§ GIVEN MATERIAL
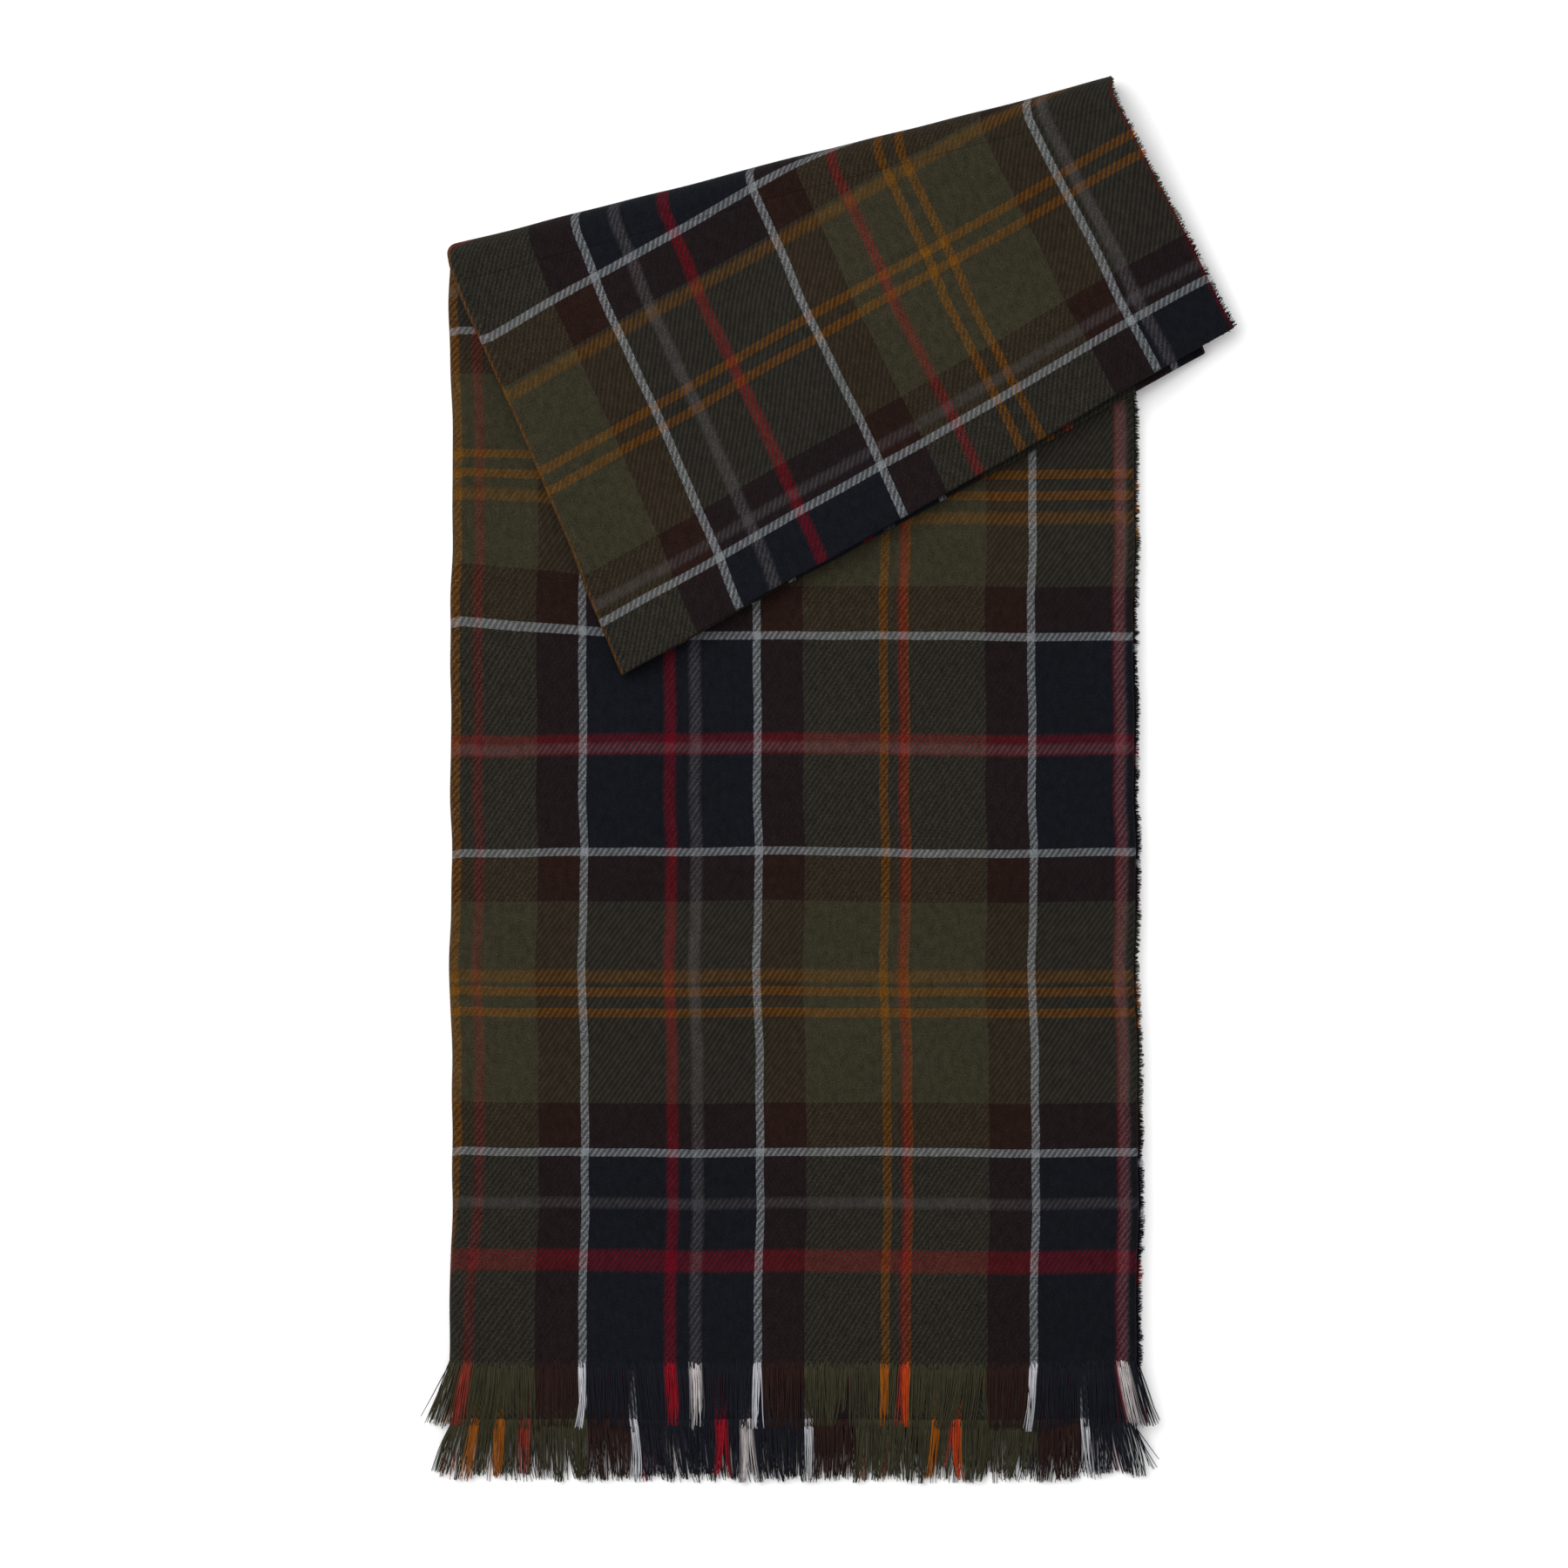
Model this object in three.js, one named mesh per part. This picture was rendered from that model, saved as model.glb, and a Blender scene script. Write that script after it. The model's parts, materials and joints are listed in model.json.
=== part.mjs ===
// A folded throw blanket, in millimetres, +Z up, lying flat on Z = 0.
// The throw is one woven cloth. It is folded across its middle, so that it has two layers (a and b),
// then in half and in half again along its length, so that each layer has four quarters, and then
// its upper end is turned forward over a slanting crown line as a flap.
// Each leaf of cloth is a solid of its own, and so is each fold that joins leaves.
// The origin is under the middle of the whole bundle, on the surface that it lies on.
import * as THREE from "three";

// Cloth
const LEAF_PITCH = 1.25; // from one leaf of cloth to the next
const LEAF_THICKNESS = 0.9;
const GAP = LEAF_PITCH - LEAF_THICKNESS;
const SEAM = 0.35; // left between solids that the cloth joins
const CORNER_GAP = 1; // left where a fold that ends square meets the slanting crown
const FRINGE_LENGTH = 27.5;
const FRINGE_TUFTS = 26;
const SELVEDGE_LENGTH = 2.2; // cut weft ends beyond the raw edge
const BODY_SELVEDGE_TUFTS = 30;
const FLAP_SELVEDGE_TUFTS = 10;
const NOTCH_SHARE = 0.7; // how deep the gaps between tufts start

// The bundle below the crown
const LEFT_EDGE = -178;
const END_A = -269; // where layer a ends and its fringe starts
const END_B = -292.3; // layer b is longer, so its fringe shows below the other
const SHOULDER = 180; // above this height the bundle narrows towards the crown
const RAW_EDGE = { end: 137, shoulder: 134 };
const FRONT_EDGE = { end: 136, shoulder: 133.4 };

// The corners of the flap, whose first two lie on the crown line that it turns about
const CROWN_LEFT = new THREE.Vector2(-178, 232.9);
const CROWN_RIGHT = new THREE.Vector2(126.1, 310.5);
const FLAP_END_RIGHT = new THREE.Vector2(182.7, 206.5);
const FLAP_END_LEFT = new THREE.Vector2(-99.5, 46.5);

// Leaves from the lowest in the bundle to the highest; the flap stacks them in the opposite order.
// The quarters at the back end in the cloth's raw edge, and the quarters at the front in a fold.
const LEAVES = [
  { name: "back_a", layer: "a", raw: true },
  { name: "back_b", layer: "b", raw: true },
  { name: "back_inner_b", layer: "b", raw: true },
  { name: "back_inner_a", layer: "a", raw: true },
  { name: "front_inner_a", layer: "a", raw: false },
  { name: "front_inner_b", layer: "b", raw: false },
  { name: "front_b", layer: "b", raw: false },
  { name: "front_a", layer: "a", raw: false },
];
const FRONT_LEAVES = LEAVES.filter((leaf) => !leaf.raw).length;
const STACK_HEIGHT = LEAVES.length * LEAF_PITCH;
const LEFT_RADIUS = foldRadius(LEAVES.length); // all the leaves turn at the left edge
const RIGHT_RADIUS = foldRadius(FRONT_LEAVES); // only the front ones turn at the right edge
const END_RADIUS = foldRadius(2); // layer a turns into layer b at the end of the flap
const ARC_STEPS = 6;

const frontCloth = clothMaterial(0x2f2d27);
const backCloth = clothMaterial(0x25262b);
const yarn = clothMaterial(0x24201c);

const throwBlanket = new THREE.Group();

function foldRadius(leaves) {
  return (leaves * LEAF_PITCH - GAP) / 2;
}

function clothMaterial(color) {
  return new THREE.MeshStandardMaterial({ color, roughness: 0.95, metalness: 0 });
}

function addMesh(name, geometry, material) {
  const mesh = new THREE.Mesh(geometry, material);
  mesh.name = name;
  throwBlanket.add(mesh);
}

// The unit vector to the right of the direction from start to end.
function rightOf(start, end) {
  const along = end.clone().sub(start).normalize();
  return new THREE.Vector2(along.y, -along.x);
}

function crossing(start, end, otherStart, otherEnd) {
  const along = end.clone().sub(start);
  const other = otherEnd.clone().sub(otherStart);
  const share = otherStart.clone().sub(start).cross(other) / along.cross(other);
  return start.clone().addScaledVector(along, share);
}

// Moves each edge of a convex, anticlockwise outline inwards by its own distance.
function inset(corners, distances) {
  const edges = corners.map((corner, i) => {
    const next = corners[(i + 1) % corners.length];
    const inwards = rightOf(corner, next).multiplyScalar(-distances[i]);
    return [corner.clone().add(inwards), next.clone().add(inwards)];
  });
  return edges.map((edge, i) => crossing(...edges.at(i - 1), ...edge));
}

// A flat plate with the outline given, from the height bottom upwards.
function plate(outline, bottom) {
  const geometry = new THREE.ExtrudeGeometry(new THREE.Shape(outline), {
    depth: LEAF_THICKNESS,
    bevelEnabled: false,
  });
  return geometry.translate(0, 0, bottom);
}

// A half-round bar from start to end, which bulges to the right of that direction.
function foldBar(start, end, radius, middleHeight) {
  const half = new THREE.Shape();
  half.absarc(0, 0, radius, -Math.PI / 2, Math.PI / 2, false);
  const geometry = new THREE.ExtrudeGeometry(half, {
    depth: start.distanceTo(end),
    bevelEnabled: false,
    curveSegments: ARC_STEPS * 2,
  });
  const side = rightOf(start, end);
  const outward = new THREE.Vector3(side.x, side.y, 0);
  const up = new THREE.Vector3(0, 0, 1);
  const backward = new THREE.Vector3().crossVectors(outward, up); // from end to start
  geometry.applyMatrix4(new THREE.Matrix4().makeBasis(outward, up, backward));
  return geometry.translate(end.x, end.y, middleHeight);
}

// A strip beside the edge from start to end, cut into pointed tufts on its right-hand side.
function tuftedStrip(start, end, length, tufts, bottom) {
  const side = rightOf(start, end);
  const outline = [];
  for (let i = 0; i < tufts; i++) {
    if (i > 0) {
      const notch = start.clone().lerp(end, i / tufts);
      outline.push(notch.addScaledVector(side, length * NOTCH_SHARE));
    }
    const tip = start.clone().lerp(end, (i + 0.5) / tufts);
    outline.push(tip.addScaledVector(side, length));
  }
  return plate([start, ...outline, end], bottom);
}

function bundleCorners(rightEdge, end) {
  return [
    new THREE.Vector2(LEFT_EDGE, end),
    new THREE.Vector2(rightEdge.end, end),
    new THREE.Vector2(rightEdge.shoulder, SHOULDER),
    CROWN_RIGHT,
    CROWN_LEFT,
  ];
}

function makeBundle() {
  const leftInset = LEFT_RADIUS + SEAM;
  LEAVES.forEach((leaf, level) => {
    const end = leaf.layer === "a" ? END_A : END_B;
    const edge = leaf.raw ? RAW_EDGE : FRONT_EDGE;
    const rightInset = leaf.raw ? 0 : RIGHT_RADIUS + SEAM;
    const insets = [0, rightInset, rightInset, SEAM, leftInset];
    const outline = inset(bundleCorners(edge, end), insets);
    const bottom = level * LEAF_PITCH;
    addMesh("body_" + leaf.name, plate(outline, bottom), leaf.raw ? backCloth : frontCloth);
    const below = new THREE.Vector2(0, -SEAM);
    const fringeLeft = outline[0].clone().add(below);
    const fringeRight = outline[1].clone().add(below);
    const fringe = tuftedStrip(fringeLeft, fringeRight, FRINGE_LENGTH, FRINGE_TUFTS, bottom);
    addMesh("fringe_" + leaf.name, fringe, yarn);
  });

  const leftX = LEFT_EDGE + LEFT_RADIUS;
  const leftEnd = new THREE.Vector2(leftX, END_A);
  const leftTop = new THREE.Vector2(leftX, CROWN_LEFT.y - SEAM);
  addMesh("body_left_fold", foldBar(leftTop, leftEnd, LEFT_RADIUS, LEFT_RADIUS), frontCloth);

  const rightEnd = new THREE.Vector2(FRONT_EDGE.end - RIGHT_RADIUS, END_A);
  const rightTop = new THREE.Vector2(FRONT_EDGE.shoulder - RIGHT_RADIUS, SHOULDER);
  const rightMiddle = STACK_HEIGHT - GAP - RIGHT_RADIUS;
  addMesh("body_right_fold", foldBar(rightEnd, rightTop, RIGHT_RADIUS, rightMiddle), frontCloth);

  const rawEnd = new THREE.Vector2(RAW_EDGE.end + SEAM, END_A);
  const rawTop = new THREE.Vector2(RAW_EDGE.shoulder + SEAM, SHOULDER);
  const tails = tuftedStrip(rawEnd, rawTop, SELVEDGE_LENGTH, BODY_SELVEDGE_TUFTS, 0);
  addMesh("body_selvedge", tails, yarn);
}

// The turn of all the leaves over the crown, from the top of the bundle to the flap.
function makeCrown() {
  const crown = foldBar(CROWN_RIGHT, CROWN_LEFT, STACK_HEIGHT, STACK_HEIGHT);
  addMesh("crown_fold", crown, frontCloth);
}

function makeFlap() {
  const corners = [CROWN_LEFT, FLAP_END_LEFT, FLAP_END_RIGHT, CROWN_RIGHT];
  const leftInset = LEFT_RADIUS + SEAM;
  const endInset = END_RADIUS + SEAM;
  const rawInset = SELVEDGE_LENGTH + SEAM;
  LEAVES.forEach((leaf, level) => {
    const rightInset = leaf.raw ? rawInset : rawInset + RIGHT_RADIUS;
    const outline = inset(corners, [leftInset, endInset, rightInset, SEAM]);
    const bottom = 2 * STACK_HEIGHT - level * LEAF_PITCH - LEAF_THICKNESS;
    addMesh("flap_" + leaf.name, plate(outline, bottom), leaf.raw ? backCloth : frontCloth);
  });

  const axes = inset(corners, [LEFT_RADIUS, endInset, rawInset + RIGHT_RADIUS - SEAM, CORNER_GAP]);
  const [crownLeft, endLeft, endRight, crownRight] = axes;
  const topMiddle = 2 * STACK_HEIGHT - LEFT_RADIUS;
  addMesh("flap_left_fold", foldBar(crownLeft, endLeft, LEFT_RADIUS, topMiddle), backCloth);
  const lowMiddle = STACK_HEIGHT + GAP + RIGHT_RADIUS;
  addMesh("flap_right_fold", foldBar(endRight, crownRight, RIGHT_RADIUS, lowMiddle), frontCloth);

  for (let pair = 0; pair < LEAVES.length / 2; pair++) {
    const raw = LEAVES[2 * pair].raw;
    const rightInset = raw ? rawInset : rawInset + RIGHT_RADIUS;
    const [, left, right] = inset(corners, [leftInset, END_RADIUS, rightInset, SEAM]);
    const middle = 2 * STACK_HEIGHT - 2 * pair * LEAF_PITCH - END_RADIUS;
    addMesh("flap_end_fold_" + (pair + 1), foldBar(left, right, END_RADIUS, middle), backCloth);
  }

  const [, , rawEnd, rawTop] = inset(corners, [0, endInset, SELVEDGE_LENGTH, SEAM]);
  const topBottom = 2 * STACK_HEIGHT - LEAF_THICKNESS;
  const tails = tuftedStrip(rawEnd, rawTop, SELVEDGE_LENGTH, FLAP_SELVEDGE_TUFTS, topBottom);
  addMesh("flap_selvedge", tails, yarn);
}

makeBundle();
makeCrown();
makeFlap();
export default throwBlanket;
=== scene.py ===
"""A folded tartan throw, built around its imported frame.

The throw is one woven cloth. Each leaf of it that the frame holds as a flat solid is made here as a
sheet with its real folds, and every sheet carries the cloth's own coordinates as its UV map, in metres:
u runs across the cloth from the left fold, and v along it from the fold across its middle. The tartan,
the weave and the fringe's colours are all worked out from those two numbers.
"""

import json
import math

import bpy
import numpy as np
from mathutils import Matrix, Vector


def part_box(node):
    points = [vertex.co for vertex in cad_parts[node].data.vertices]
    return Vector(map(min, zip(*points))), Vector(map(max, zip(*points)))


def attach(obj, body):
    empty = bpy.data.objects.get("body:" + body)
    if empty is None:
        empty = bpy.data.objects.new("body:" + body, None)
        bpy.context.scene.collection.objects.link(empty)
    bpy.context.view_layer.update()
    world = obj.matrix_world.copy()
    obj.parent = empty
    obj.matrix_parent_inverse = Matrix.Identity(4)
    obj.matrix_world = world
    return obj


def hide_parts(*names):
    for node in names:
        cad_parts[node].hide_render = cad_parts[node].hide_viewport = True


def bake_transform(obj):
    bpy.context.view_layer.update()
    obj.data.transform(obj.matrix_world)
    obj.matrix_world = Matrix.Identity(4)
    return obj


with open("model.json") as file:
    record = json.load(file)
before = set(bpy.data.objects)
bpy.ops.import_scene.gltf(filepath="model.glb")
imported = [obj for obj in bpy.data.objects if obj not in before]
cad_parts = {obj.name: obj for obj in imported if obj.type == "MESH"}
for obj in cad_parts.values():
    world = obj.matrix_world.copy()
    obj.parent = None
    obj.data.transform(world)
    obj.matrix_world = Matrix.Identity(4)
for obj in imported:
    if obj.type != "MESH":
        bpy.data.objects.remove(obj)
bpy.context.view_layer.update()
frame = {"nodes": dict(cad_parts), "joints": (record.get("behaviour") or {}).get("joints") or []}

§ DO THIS
Extract, word for word, the line containing "from mathutils import Matrix, Vector", the line containing "obj.data.transform(world)", and every line between them.

§ ANSWER TO THE PROBLEM
from mathutils import Matrix, Vector


def part_box(node):
    points = [vertex.co for vertex in cad_parts[node].data.vertices]
    return Vector(map(min, zip(*points))), Vector(map(max, zip(*points)))


def attach(obj, body):
    empty = bpy.data.objects.get("body:" + body)
    if empty is None:
        empty = bpy.data.objects.new("body:" + body, None)
        bpy.context.scene.collection.objects.link(empty)
    bpy.context.view_layer.update()
    world = obj.matrix_world.copy()
    obj.parent = empty
    obj.matrix_parent_inverse = Matrix.Identity(4)
    obj.matrix_world = world
    return obj


def hide_parts(*names):
    for node in names:
        cad_parts[node].hide_render = cad_parts[node].hide_viewport = True


def bake_transform(obj):
    bpy.context.view_layer.update()
    obj.data.transform(obj.matrix_world)
    obj.matrix_world = Matrix.Identity(4)
    return obj


with open("model.json") as file:
    record = json.load(file)
before = set(bpy.data.objects)
bpy.ops.import_scene.gltf(filepath="model.glb")
imported = [obj for obj in bpy.data.objects if obj not in before]
cad_parts = {obj.name: obj for obj in imported if obj.type == "MESH"}
for obj in cad_parts.values():
    world = obj.matrix_world.copy()
    obj.parent = None
    obj.data.transform(world)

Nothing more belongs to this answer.